As well as the seniors were playing, they struggled to stay out of foul trouble. Alicia Manning, Vicki Baugh and Glory Johnson also fouled twice each before halftime, and the Commodores hit 11 of 12 from the free-throw line to cut Tennessee's lead to 35-27 by the end of the first half.
Halftime was extended by about 30 minutes because of the conference's concerns about severe weather moving through the Nashville area. Tennessee had warmed up for the second half already but was sent back to its locker room.
When play finally resumed, Vanderbilt got hot after shooting just 26.9 percent in the first half, compared to 53.8 percent shooting by Tennessee. The Commodores used a 13-4 run to cut the Lady Vols' lead to 41-40 with 14:11 to play.
Christina Foggie led the Commodores (22-9) with 16 points, and Stephanie Holzer had 12 points and 11 rebounds. Jasmine Lister added 12 points.
Tennessee had gotten sloppy, committing turnovers that gave Vanderbilt the opportunities it needed. The Lady Vols finished with 16 turnovers that led to 16 points for the Commodores.
"At times we got close," Vanderbilt coach Melanie Balcomb said. "There were a couple, probably three possessions in a row that I thought we had a good chance of scoring. It got very physical, but we did not finish."
But with 9:43 to go and Tennessee still leading by a point, Stricklen launched a 3-pointer that cleanly swished through the net. That's when she forgot her first-half frustration and fired up the Lady Vols and their fans, who filled Nashville's Bridgestone Arena with orange.

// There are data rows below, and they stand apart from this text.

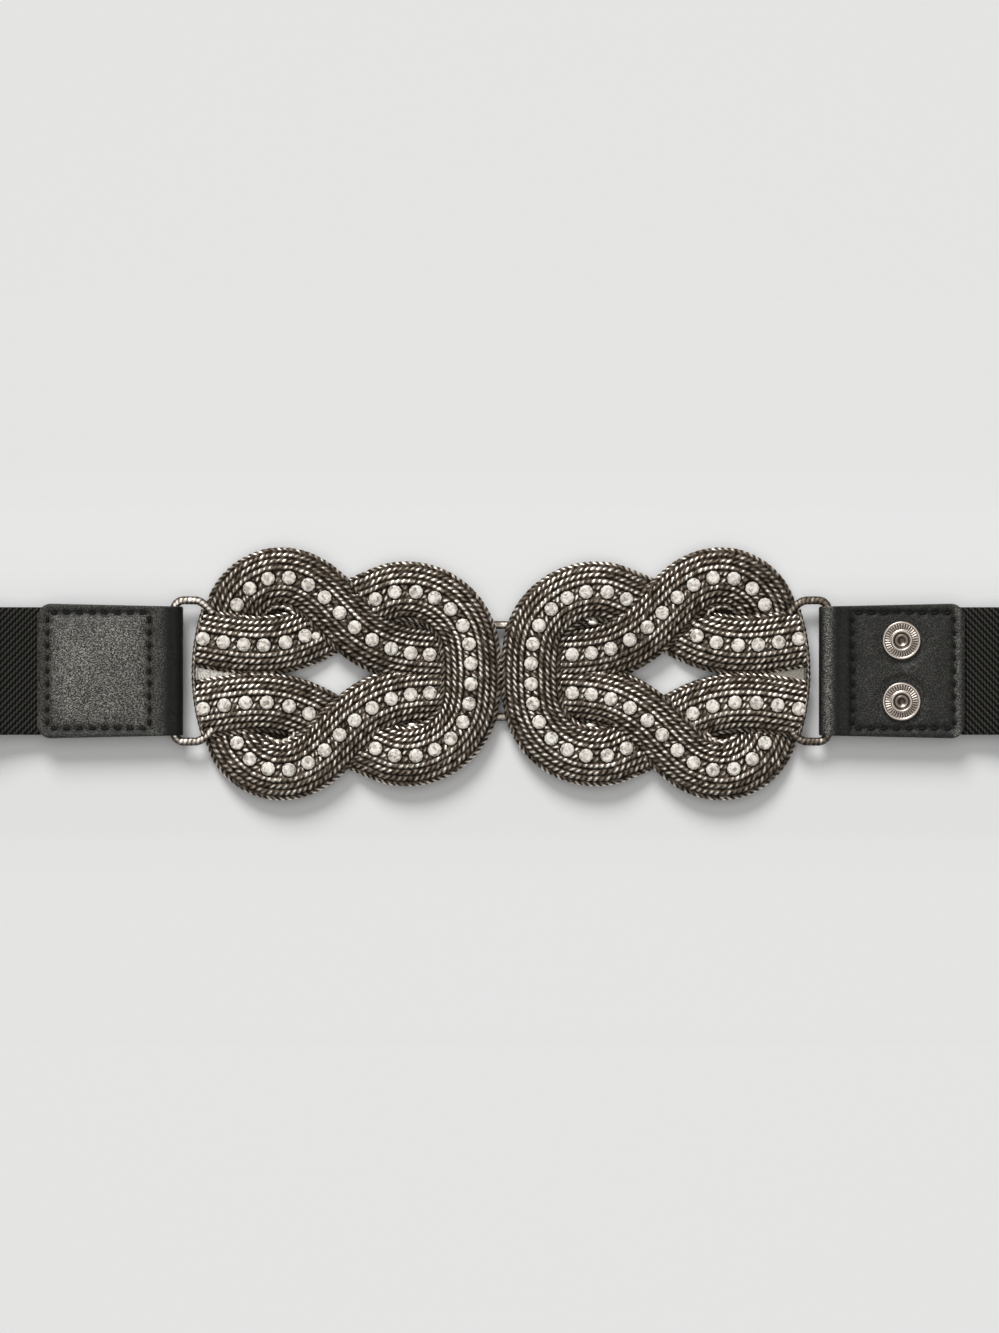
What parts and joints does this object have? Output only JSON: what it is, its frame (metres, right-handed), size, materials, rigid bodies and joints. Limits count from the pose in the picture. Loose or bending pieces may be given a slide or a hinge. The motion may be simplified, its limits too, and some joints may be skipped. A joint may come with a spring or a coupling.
{
  "type": "stretch belt",
  "caption": "Wide black stretch belt with leather tabs and a fastened cast knot buckle set with clear stones, folded flat.",
  "frame": {"origin": "bottom centre of the bounding box, under the middle of the back run, on the surface that the belt lies on", "axes": "+X along the belt towards the tab with the snaps, +Y towards its upper edge as worn, +Z out of its face"},
  "size_m": [0.36, 0.0754, 0.0132],
  "materials": {
    "elastic_webbing": "woven twill",
    "black_leather": "satin, fine grain",
    "antique_silver": "cast, darkened in the recesses",
    "nickel": "pressed, polished",
    "crystal": "faceted, foiled back"
  },
  "bodies": {
    "root": {"elastic_band": "elastic_webbing", "left_tab": "black_leather", "right_tab": "black_leather", "left_knot": "antique_silver", "right_knot": "antique_silver", "clasp_loop": "antique_silver", "snap_upper": "nickel", "snap_lower": "nickel", "left_stones_loop": "crystal", "left_stones_curl_upper": "crystal", "left_stones_curl_lower": "crystal", "left_stones_bar_upper": "crystal", "left_stones_bar_lower": "crystal", "right_stones_loop": "crystal", "right_stones_curl_upper": "crystal", "right_stones_curl_lower": "crystal", "right_stones_bar_upper": "crystal", "right_stones_bar_lower": "crystal"}
  },
  "joints": []
}
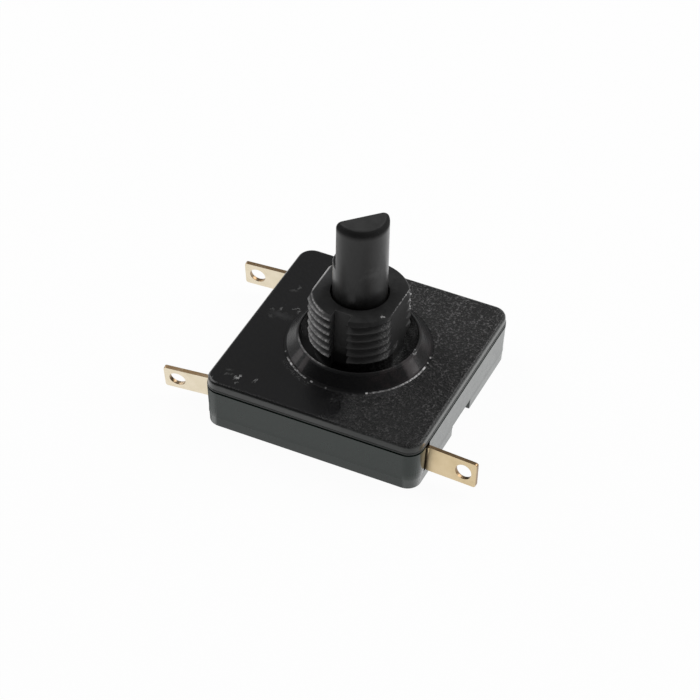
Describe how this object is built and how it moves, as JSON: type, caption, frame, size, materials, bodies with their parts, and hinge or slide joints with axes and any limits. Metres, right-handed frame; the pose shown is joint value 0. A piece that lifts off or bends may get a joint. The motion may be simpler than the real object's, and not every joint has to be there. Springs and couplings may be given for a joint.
{
  "type": "rotary switch",
  "caption": "Panel-mounted rotary switch with a square black housing, threaded flatted bush, half-round shaft and flat brass solder tags.",
  "frame": {"origin": "on the shaft axis, in the plane of the housing's underside", "axes": "+Z along the shaft towards its free end; +X towards the side with one solder tag; -Y towards the side that the bush's keyway faces"},
  "size_m": [0.0392, 0.027, 0.0256],
  "materials": {
    "base_plastic": "satin moulded black",
    "cover_plastic": "glossy moulded black",
    "rotor_plastic": "matt moulded dark grey",
    "tag_brass": "pale brass sheet, sheared edges",
    "ring_brass": "pressed brass",
    "blade_bronze": "rolled phosphor bronze",
    "contact_silver": "silver contact alloy",
    "rivet_copper": "copper rivet",
    "spring_steel": "rolled stainless strip"
  },
  "bodies": {
    "housing": {"base": "base_plastic", "cover": "cover_plastic", "detent_spring": "spring_steel", "terminal_common": "tag_brass", "terminal_first": "tag_brass", "terminal_second": "tag_brass", "blade_common": "blade_bronze", "blade_first": "blade_bronze", "blade_second": "blade_bronze", "tip_common": "contact_silver", "tip_first": "contact_silver", "tip_second": "contact_silver", "blade_rivets": "rivet_copper"},
    "rotor": {"rotor": "rotor_plastic", "contact_ring": "ring_brass"}
  },
  "joints": [
    {"name": "shaft_turn", "type": "hinge", "parent": "housing", "child": "rotor", "pos_m": [0, 0, 0], "axis": [0, 0, -1], "range_deg": [0, 270], "deforming": ["detent_spring"]}
  ]
}
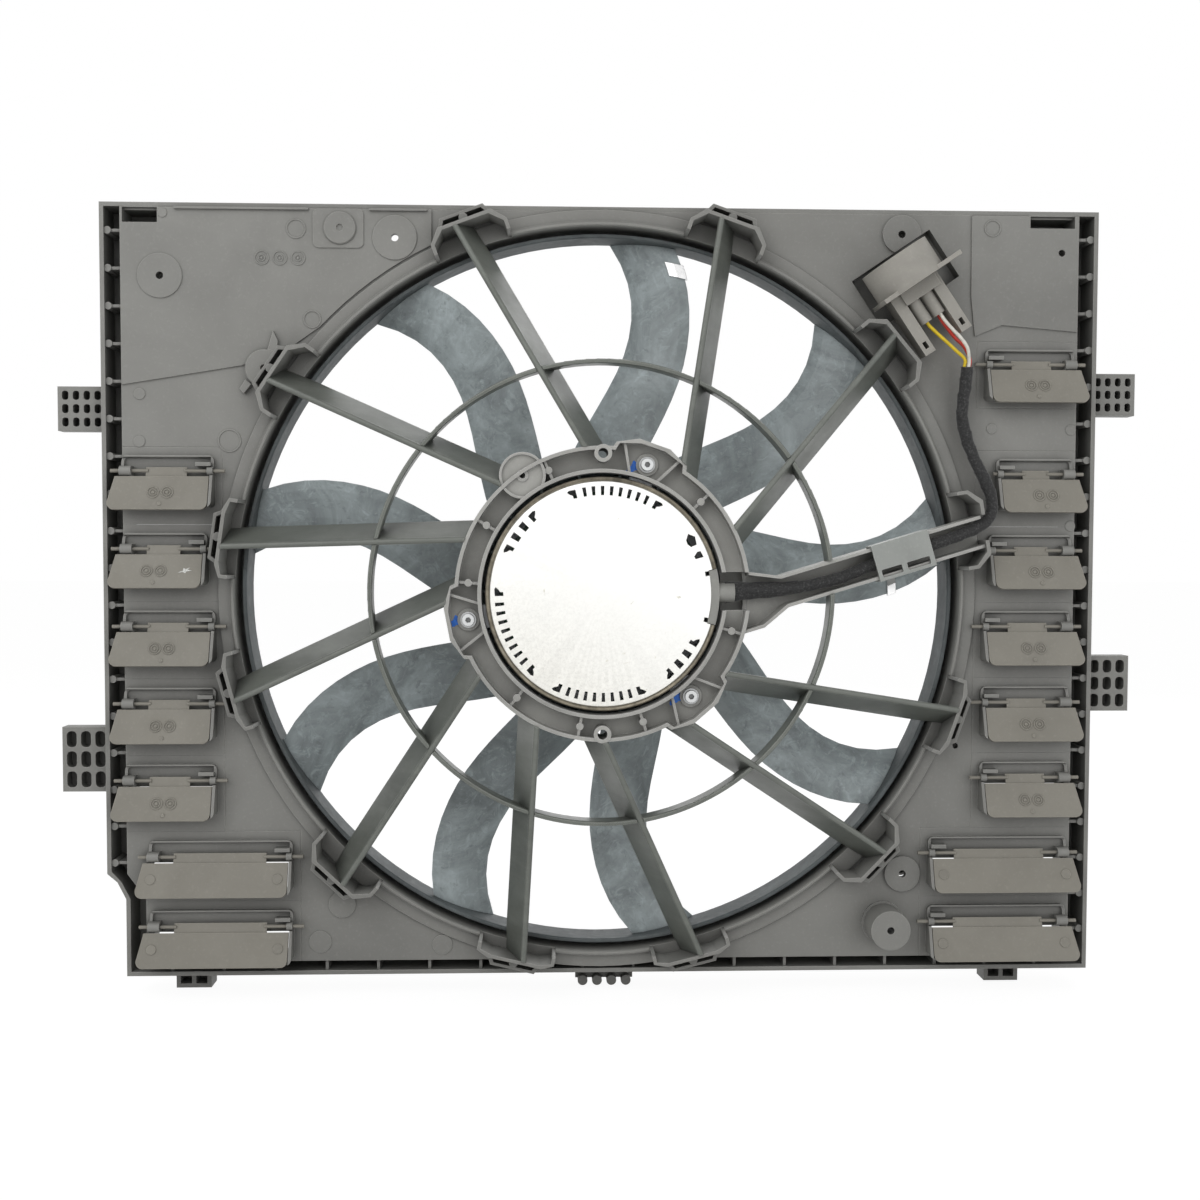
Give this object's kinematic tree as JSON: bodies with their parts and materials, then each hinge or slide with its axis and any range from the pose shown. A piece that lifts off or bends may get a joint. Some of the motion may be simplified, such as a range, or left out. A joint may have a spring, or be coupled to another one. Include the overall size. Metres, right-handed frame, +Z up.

Over the next two minutes, Stricklen converted a 3-point play and sank another trey to push the Lady Vols' lead to 57-48. Vanderbilt got no closer than six points the rest of the way, returning to the free-throw line just once in the second half.
"I didn't feel like we got the best start, but I thought we had a great finish," Summitt said. "We had a lot of people step up. I was proud of Stricklen. She hadn't done anything early, but she came up really, really strong late."
Johnson finished with 15 points, and Meighan Simmons scored 11.
Vanderbilt has never beaten Tennessee twice in the same season. The teams, which have met annually since the 1993-94 season, split the meetings this year, with the Lady Vols taking an 87-64 win in Knoxville on Jan. 15 and the Commodores winning 93-79 in Nashville on Feb. 9.
"It was a disappointing loss because we fought to the end, but I think we're very proud of each other," Foggie said. "We stayed together. We played really hard."